# What you need to do
Beginning with the first line of the data below, reproduce every line unchanged, ending with the line that holds "LOOSE = 1.0".

.....

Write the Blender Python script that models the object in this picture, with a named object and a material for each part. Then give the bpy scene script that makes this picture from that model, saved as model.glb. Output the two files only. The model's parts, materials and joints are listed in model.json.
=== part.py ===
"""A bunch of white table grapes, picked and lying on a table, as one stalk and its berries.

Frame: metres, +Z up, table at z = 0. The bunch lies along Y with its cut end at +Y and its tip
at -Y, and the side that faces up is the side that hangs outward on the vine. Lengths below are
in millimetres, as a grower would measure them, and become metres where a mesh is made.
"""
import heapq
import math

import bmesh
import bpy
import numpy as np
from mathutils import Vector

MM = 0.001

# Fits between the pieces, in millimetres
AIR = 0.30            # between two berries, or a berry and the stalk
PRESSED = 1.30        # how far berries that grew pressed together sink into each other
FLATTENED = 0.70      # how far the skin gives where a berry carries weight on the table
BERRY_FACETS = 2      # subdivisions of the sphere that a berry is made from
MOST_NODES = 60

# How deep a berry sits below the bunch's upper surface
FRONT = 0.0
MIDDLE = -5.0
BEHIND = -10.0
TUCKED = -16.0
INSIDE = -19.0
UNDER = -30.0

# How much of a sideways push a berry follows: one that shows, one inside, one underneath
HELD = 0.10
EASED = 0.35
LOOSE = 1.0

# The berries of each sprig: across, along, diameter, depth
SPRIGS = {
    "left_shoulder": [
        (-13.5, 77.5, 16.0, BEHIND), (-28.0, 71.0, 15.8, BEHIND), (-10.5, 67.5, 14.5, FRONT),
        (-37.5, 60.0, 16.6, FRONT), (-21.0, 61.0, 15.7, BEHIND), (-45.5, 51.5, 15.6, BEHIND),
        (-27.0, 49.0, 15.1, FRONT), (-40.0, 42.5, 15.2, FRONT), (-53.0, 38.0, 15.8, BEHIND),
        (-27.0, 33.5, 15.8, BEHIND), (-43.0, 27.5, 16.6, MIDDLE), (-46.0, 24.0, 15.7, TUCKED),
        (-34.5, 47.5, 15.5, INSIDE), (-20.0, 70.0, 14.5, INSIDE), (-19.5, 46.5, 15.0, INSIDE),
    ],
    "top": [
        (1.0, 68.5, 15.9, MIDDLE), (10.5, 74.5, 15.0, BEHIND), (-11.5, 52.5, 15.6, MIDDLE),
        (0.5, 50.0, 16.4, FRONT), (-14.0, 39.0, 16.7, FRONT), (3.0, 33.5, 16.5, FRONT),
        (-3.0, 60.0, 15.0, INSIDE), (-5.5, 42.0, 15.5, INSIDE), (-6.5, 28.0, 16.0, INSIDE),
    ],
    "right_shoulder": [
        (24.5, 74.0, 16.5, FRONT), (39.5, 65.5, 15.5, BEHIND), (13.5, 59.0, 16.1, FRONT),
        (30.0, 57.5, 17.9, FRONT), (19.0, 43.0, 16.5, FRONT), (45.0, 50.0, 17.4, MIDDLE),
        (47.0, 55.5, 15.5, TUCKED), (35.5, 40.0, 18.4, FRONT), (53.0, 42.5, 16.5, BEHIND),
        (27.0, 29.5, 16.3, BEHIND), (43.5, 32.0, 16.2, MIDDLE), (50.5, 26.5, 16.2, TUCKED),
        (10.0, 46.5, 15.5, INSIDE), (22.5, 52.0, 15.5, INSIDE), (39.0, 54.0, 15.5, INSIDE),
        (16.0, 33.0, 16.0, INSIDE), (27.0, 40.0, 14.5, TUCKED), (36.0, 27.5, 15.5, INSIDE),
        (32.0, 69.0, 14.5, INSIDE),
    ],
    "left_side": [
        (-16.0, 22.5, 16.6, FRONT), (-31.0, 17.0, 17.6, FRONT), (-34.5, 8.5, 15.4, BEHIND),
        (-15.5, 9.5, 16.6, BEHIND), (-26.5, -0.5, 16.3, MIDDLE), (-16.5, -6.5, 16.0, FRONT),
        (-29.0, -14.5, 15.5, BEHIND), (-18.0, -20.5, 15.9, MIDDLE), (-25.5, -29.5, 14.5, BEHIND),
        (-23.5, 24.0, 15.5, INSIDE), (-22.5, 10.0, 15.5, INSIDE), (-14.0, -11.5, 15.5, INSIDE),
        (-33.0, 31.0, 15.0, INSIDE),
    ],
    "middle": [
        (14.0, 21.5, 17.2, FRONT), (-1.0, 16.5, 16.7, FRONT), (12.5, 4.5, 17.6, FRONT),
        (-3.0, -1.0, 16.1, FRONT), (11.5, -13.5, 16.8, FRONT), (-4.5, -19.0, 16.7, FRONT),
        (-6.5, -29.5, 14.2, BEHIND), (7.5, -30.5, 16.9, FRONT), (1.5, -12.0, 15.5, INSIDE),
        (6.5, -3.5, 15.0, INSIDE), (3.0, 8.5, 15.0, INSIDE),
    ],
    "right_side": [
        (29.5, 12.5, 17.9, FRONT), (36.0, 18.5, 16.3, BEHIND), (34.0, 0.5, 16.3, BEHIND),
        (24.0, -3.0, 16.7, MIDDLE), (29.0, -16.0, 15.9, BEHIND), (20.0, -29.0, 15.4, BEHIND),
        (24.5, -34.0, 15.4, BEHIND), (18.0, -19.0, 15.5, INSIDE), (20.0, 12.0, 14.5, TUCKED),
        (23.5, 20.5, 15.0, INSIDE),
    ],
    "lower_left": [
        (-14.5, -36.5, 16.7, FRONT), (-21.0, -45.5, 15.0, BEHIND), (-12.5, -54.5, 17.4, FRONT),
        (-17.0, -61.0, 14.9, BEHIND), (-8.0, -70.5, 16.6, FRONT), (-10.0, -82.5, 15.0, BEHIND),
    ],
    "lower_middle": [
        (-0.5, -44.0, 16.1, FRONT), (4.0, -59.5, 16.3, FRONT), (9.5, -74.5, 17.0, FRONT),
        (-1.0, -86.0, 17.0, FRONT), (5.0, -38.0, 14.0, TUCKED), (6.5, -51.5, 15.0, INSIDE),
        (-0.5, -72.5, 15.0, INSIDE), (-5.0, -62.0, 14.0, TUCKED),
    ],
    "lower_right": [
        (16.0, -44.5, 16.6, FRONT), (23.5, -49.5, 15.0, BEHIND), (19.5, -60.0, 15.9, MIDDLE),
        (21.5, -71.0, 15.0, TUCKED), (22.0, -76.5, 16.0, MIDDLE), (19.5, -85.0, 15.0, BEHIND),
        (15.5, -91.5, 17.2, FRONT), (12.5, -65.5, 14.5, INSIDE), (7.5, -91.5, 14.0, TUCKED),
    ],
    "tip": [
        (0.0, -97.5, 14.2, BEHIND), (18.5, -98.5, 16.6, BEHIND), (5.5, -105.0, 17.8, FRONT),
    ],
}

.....

# Result
Write the Blender Python script that models the object in this picture, with a named object and a material for each part. Then give the bpy scene script that makes this picture from that model, saved as model.glb. Output the two files only. The model's parts, materials and joints are listed in model.json.
=== part.py ===
"""A bunch of white table grapes, picked and lying on a table, as one stalk and its berries.

Frame: metres, +Z up, table at z = 0. The bunch lies along Y with its cut end at +Y and its tip
at -Y, and the side that faces up is the side that hangs outward on the vine. Lengths below are
in millimetres, as a grower would measure them, and become metres where a mesh is made.
"""
import heapq
import math

import bmesh
import bpy
import numpy as np
from mathutils import Vector

MM = 0.001

# Fits between the pieces, in millimetres
AIR = 0.30            # between two berries, or a berry and the stalk
PRESSED = 1.30        # how far berries that grew pressed together sink into each other
FLATTENED = 0.70      # how far the skin gives where a berry carries weight on the table
BERRY_FACETS = 2      # subdivisions of the sphere that a berry is made from
MOST_NODES = 60

# How deep a berry sits below the bunch's upper surface
FRONT = 0.0
MIDDLE = -5.0
BEHIND = -10.0
TUCKED = -16.0
INSIDE = -19.0
UNDER = -30.0

# How much of a sideways push a berry follows: one that shows, one inside, one underneath
HELD = 0.10
EASED = 0.35
LOOSE = 1.0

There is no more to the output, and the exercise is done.